The construct sits at the intersection of psychology, sociology, and economics, and the resulting empirical literature is fragmented across journals, instruments, and disciplinary frames. The conceptual backbone is the **Family Financial Socialization Theory (FFST)** of Gudmunson and Danes, which distinguishes proximal interpersonal-communication pathways — modelling (observational learning from parental behaviour), discussion (explicit verbal teaching), and experiential learning (parent-supervised practice) — from distal family-structure correlates, and predicts that the proximal pathways drive transmission.
This review consolidates the conceptual machinery and grounds the proximal-channel transmission claims in the integrated empirical record. We use structural equation modelling to anchor the FFST path coefficients across studies and probit estimation on binary outcomes (financial-distress indicator, savings-positive indicator) to triangulate. The role of this review in the broader research programme is theoretical rather than methodological: it supplies the conceptual machinery for the empirical companion papers on financial parenting and adult capability, self-efficacy and household wealth, and women's capability and life-event recovery.

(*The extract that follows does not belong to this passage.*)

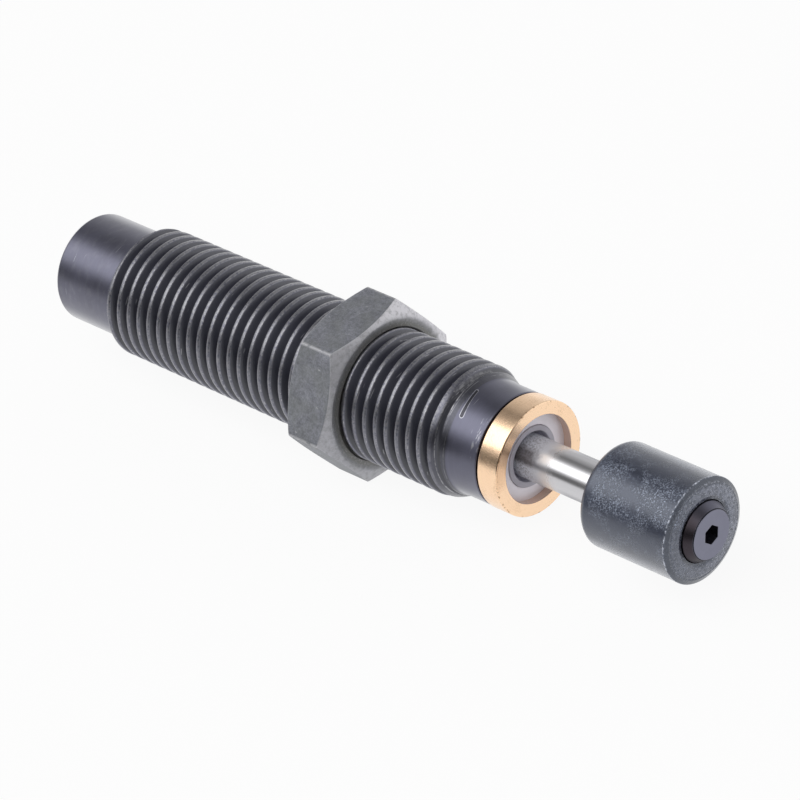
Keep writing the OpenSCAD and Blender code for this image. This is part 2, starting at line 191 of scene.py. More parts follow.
# Parts of the studio that differ from that: the way to each one, the cosines between which it
# sets in, and how many times as bright it is
STUDIO_SPOTS = [
    # dark opening in front of the bumper
    ((0.62, -0.72, -0.05), 0.36, 0.74, 0.20),
    # brightest wall
    ((0.60, 0.72, -0.32), 0.60, 0.90, 1.50),
]
# Softbox: its angle from the +Y side over the top, place and size in metres, and brightness
SOFTBOX_TURN = 120
SOFTBOX_DISTANCE = 0.75
SOFTBOX_X = -0.2
SOFTBOX_WIDTH = 0.56
SOFTBOX_LENGTH = 1.6
SOFTBOX_LEVEL = 1.20
# Floor: half its side in metres, its grey under the lights, and its white when seen or mirrored
FLOOR_HALF = 3.0
FLOOR_GREY = 0.88
FLOOR_WHITE = 0.92

# Camera of the photograph, fitted to the object: place in metres, ways, and lens in millimetres
CAMERA_SPOT = (0.28921, -0.22894, 0.30414)
CAMERA_RIGHT = (0.7121, 0.6667, -0.2200)
CAMERA_BACK = (0.6293, -0.4672, 0.6211)
CAMERA_LENS = 219.65


# ---------------------------------------------------------------------------------- meshes

AROUND = np.linspace(0, 2 * math.pi, 193)
AROUND_SMALL = np.linspace(0, 2 * math.pi, 97)


def rounded(corners, radius=0.1, steps=4, loop=True, support=0.03):
    """Corners [x, r] or [x, r, own radius] with each corner turned into an arc of that radius."""
    points = []
    count = len(corners)
    for i, corner in enumerate(corners):
        here = np.array(corner[:2], float)
        own = corner[2] if len(corner) > 2 else radius
        if own == 0 or (not loop and i in (0, count - 1)):
            points.append(here)
            continue
        before = np.array(corners[i - 1][:2], float) - here
        after = np.array(corners[(i + 1) % count][:2], float) - here
        len_before, len_after = np.linalg.norm(before), np.linalg.norm(after)
        before, after = before / len_before, after / len_after
        half = math.acos(max(-1, min(1, float(before @ after)))) / 2
        if half > math.radians(84):
            points.append(here)
            continue
        reach = min(own / math.tan(half), 0.4 * len_before, 0.4 * len_after)
        arc_r = reach * math.tan(half)
        bisector = (before + after) / np.linalg.norm(before + after)
        centre = here + bisector * (arc_r / math.sin(half))
        start, end = here + before * reach, here + after * reach
        if len_before - reach > 3 * support:
            points.append(start + before * support)
        for k in range(steps + 1):
            blend = start + (end - start) * k / steps - centre
            points.append(centre + blend / np.linalg.norm(blend) * arc_r)
        if len_after - reach > 3 * support:
            points.append(end + after * support)
    if loop:
        points.append(points[0])
    return points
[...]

The review's three contributions: theoretically, we consolidate the FFST conceptual machinery and map the three proximal channels to four downstream outcome categories with attention to within-channel measurement variation. Empirically, we identify discussion and money-management as the most reliably-effective FFST channels for financial-education programme design, and work-ethic transmission as the area with the largest within-channel heterogeneity. Programmatically, the review identifies work-ethic transmission as the area where instrument standardisation would deliver the largest research return for the next decade.